Les entreprises, quant à elles, sont évaluées sur de nouveaux critères. Le profit à court terme ne suffit plus : on mesure désormais leur capacité à créer de la valeur tout en contribuant à la transition écologique et en produisant un impact social positif. Qu’il s’agisse d’une entreprise sociale, d’une PME industrielle ou d’un groupe coté, la question de la réduction des inégalités économiques et de la valeur sociale des produits devient incontournable.
Pour la société, la diffusion de la finance responsable ouvre la voie à une meilleure prise en compte du long terme. L’indice de positivité des nations reflète, à l’échelle macroéconomique, la capacité d’un pays à penser l’avenir et à intégrer l’altruisme dans ses choix collectifs. Les citoyens évoluent dans un système où la recherche d’un équilibre, prix, salaire, taux d’intérêt, n’est plus une promesse vague, mais une ligne directrice de la régulation.
Études de cas et initiatives inspirantes : l’économie positive en action aujourd’hui
Le Forum de l’économie positive, organisé chaque année au Havre, réunit bien plus que des experts. Véritable laboratoire d’idées, il accueille dirigeants, universitaires et décideurs publics venus partager leurs expériences et réfléchir à la transformation des modèles économiques. Des intervenants comme Jacques Attali, Alain Juppé ou Vincent Giret témoignent de la diversité des voix engagées pour une transition durable.

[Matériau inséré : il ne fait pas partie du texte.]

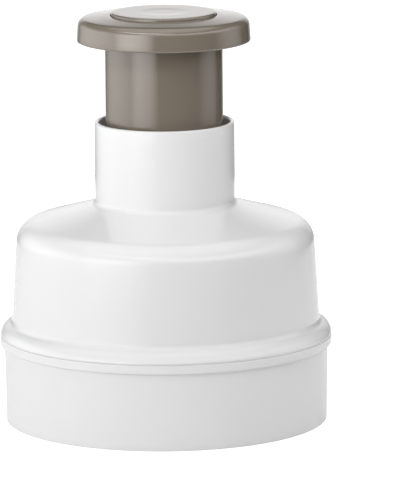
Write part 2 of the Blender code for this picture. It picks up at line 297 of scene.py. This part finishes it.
bush = turned("guide_bush_turned", [
    (BUSH_BORE, BUSH_BOTTOM, 0.3), (BUSH, BUSH_BOTTOM, 0.5), (BUSH, FLANGE_BOTTOM, 0.15),
    (FLANGE, FLANGE_BOTTOM, 0.3), (FLANGE, FLANGE_TOP, 0.3), (BUSH_NECK, FLANGE_TOP, 0.2),
    (BUSH_NECK, BUSH_TOP, 0.4), (BUSH_BORE, BUSH_TOP, 0.3)], steps=96)
dress(bush, lathe_turned("acetal_natural", (0.70, 0.68, 0.61), (0.77, 0.75, 0.70),
                         0.42, 0.0, 0.35),
      "housing", "guide_bush")


# Spring seats: two stamped stainless washers, one on the floor of the well under the
# spring, and one above it that the knob's boss turns on.

LOWER_SEAT_BORE, THRUST_BORE = 13.4, 6.4


def rolled_sheet(name):
    """Stainless sheet: grain along the rolling direction, and faint handling marks."""
    sheet = Finish(name, {"Metallic": 1.0})
    grain = sheet.noise(0.6, 3.0, (0.04, 1.0, 1.0))
    marks = sheet.noise(5.0, 3.0)
    return sheet.finish(((0.55, 0.54, 0.52), (0.66, 0.65, 0.63)), 0.5 * grain + 0.5 * marks,
                        0.2 + 0.16 * grain + 0.08 * marks, grain, 0.002)


sheet_steel = rolled_sheet("stainless_sheet")


def washer(name, node, bore):
    """A stamped washer: its upper edges rolled a little, its lower edges nearly sharp."""
    rim, bottom, top = extent(node)
    return turned(name, [(bore, bottom, 0.08), (rim, bottom, 0.08),
                         (rim, top, 0.2), (bore, top, 0.2)], steps=96)


lower_seat = washer("lower_spring_seat_washer", "lower_spring_seat", LOWER_SEAT_BORE)
dress(lower_seat, sheet_steel, "housing", "lower_spring_seat")
thrust = washer("thrust_washer_stamped", "thrust_washer", THRUST_BORE)
dress(thrust, sheet_steel, "thrust_washer", "thrust_washer")


# Return spring: compression coil of hard-drawn stainless wire with closed ends.
# It stands on the lower seat in the well and lifts the thrust washer.

COIL, WIRE, TURNS = 16.0, 0.9, 8
SPRING_BOTTOM, SPRING_TOP = 51.9, 134.7
CLOSED_PITCH = 2 * WIRE + 0.5
STROKE = next(joint["range_m"][1] / MM for joint in frame["joints"]
              if joint["name"] == "plunger_press")
STEPS_A_TURN = 48

bm = bmesh.new()
upright = Matrix.Translation((COIL, 0, SPRING_BOTTOM + WIRE)) @ Matrix.Rotation(
    math.radians(90), 4, "X")
section = bmesh.ops.create_circle(bm, segments=12, radius=WIRE, matrix=upright)["verts"]
section += list({edge for vert in section for edge in vert.link_edges})
climb = SPRING_TOP - SPRING_BOTTOM - 2 * WIRE - 2 * CLOSED_PITCH
for turns, pitch in ((1, CLOSED_PITCH), (TURNS - 2, climb / (TURNS - 2)), (1, CLOSED_PITCH)):
    steps = turns * STEPS_A_TURN
    section = bmesh.ops.spin(bm, geom=section, cent=(0, 0, 0), axis=(0, 0, 1),
                             dvec=(0, 0, pitch / STEPS_A_TURN), angle=math.tau * turns,
                             steps=steps, use_merge=False, use_duplicate=False)["geom_last"]
bmesh.ops.holes_fill(bm, edges=bm.edges[:], sides=0)
spring = written("return_spring_coil", bm)


def drawn_wire(name):
    """Drawn stainless: bright, with fine lengthwise streaks and a thin film of grease."""
    wire = Finish(name, {"Metallic": 1.0})
    streaks = wire.noise(0.35, 2.0, (1.0, 1.0, 0.12))
    film = wire.noise(6.0, 3.0)
    return wire.finish(((0.52, 0.51, 0.49), (0.68, 0.67, 0.65)), 0.6 * streaks + 0.4 * film,
                       0.16 + 0.12 * streaks + 0.1 * film, streaks, 0.0015)


drawn_steel = drawn_wire("stainless_drawn")
dress(spring, drawn_steel, "housing", "return_spring")
spring_length = SPRING_TOP - SPRING_BOTTOM
(spring_length - STROKE) / spring_length
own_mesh(spring)


# Plunger tube: taupe ABS sleeve that telescopes in the bell's neck and hides the spring.
# It is pushed into a ring under the knob, and its lower collar runs in the neck.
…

L’indice de positivité des nations, publié à l’initiative du Forum, établit un classement des pays de l’OCDE selon leur capacité à intégrer l’altruisme et la prévoyance dans leurs politiques. Les pays nordiques, Suède, Norvège, Danemark, Finlande, dominent ce palmarès, portés par une gouvernance axée sur l’éducation, la mobilité sociale et une gestion rigoureuse des finances publiques. La France, pour sa part, se trouve freinée par son niveau de dette, un système éducatif en difficulté et une mobilité sociale encore trop faible.
Quelques exemples concrets illustrent cette dynamique :
- ETHIQUABLE, entreprise coopérative citée dans le Rapport Attali, combine création de valeur économique, impact social et respect de l’environnement. Son modèle montre que la qualification sociale d’un produit et la rentabilité ne sont pas incompatibles.
- The Advisers, dirigée par David Siarri, accompagne les entreprises vers une économie plus responsable. Sa méthode, le « triangle stratégique », offre un cadre concret pour intégrer la durabilité au cœur des stratégies d’entreprise.
L’économie positive avance, pas à pas, grâce à ces initiatives et à l’engagement d’acteurs qui refusent de choisir entre rentabilité et responsabilité. Cette révolution tranquille redéfinit les règles du jeu économique. À chacun maintenant de décider de quelle société il souhaite être le témoin, et l’artisan.